Regional state schools added more than 380 students in total, while an additional 1580 students joined regional independent and Catholic schools. Golden Plains, Moorabool, Surf Coast, Queenscliffe and Mansfield enjoyed growth of more than 2 per cent. Geelong, Moorabool and Ballarat gained the most students of all regions, up 548, 382 and 380 respectively.
Meanwhile, inner-city government schools lost more than 3000 students, while the independent and Catholic sectors lost 1170 from city campuses. Inner-Melbourne’s decrease of 0.8 per cent is a stark turnaround from the previous three-year average of 2.2 per cent growth in metro student enrolments. The seven outer-Melbourne “growth corridor” shires, meanwhile, maintained their historical strong enrolment increases, with growth of 3.4 per cent, or more than 7000 new students across all sectors.
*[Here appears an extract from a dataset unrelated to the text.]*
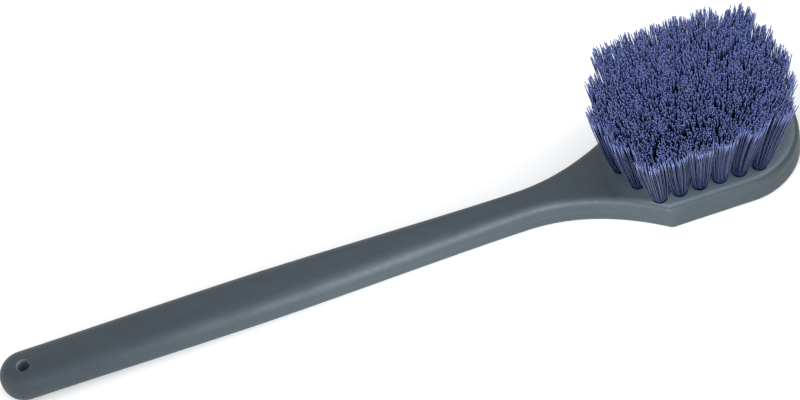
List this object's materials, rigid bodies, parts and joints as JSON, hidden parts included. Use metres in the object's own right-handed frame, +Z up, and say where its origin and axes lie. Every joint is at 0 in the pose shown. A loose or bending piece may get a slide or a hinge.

Mr Dalgleish said many schools in regional areas had a “reasonable capacity to deal with increased numbers of students”, and the modest growth – despite Australia’s border closure and the lack of new international migrants – boded well for regional communities.
However, he warned that regional schools had greater difficulty attracting and retaining teachers, compared to metro schools.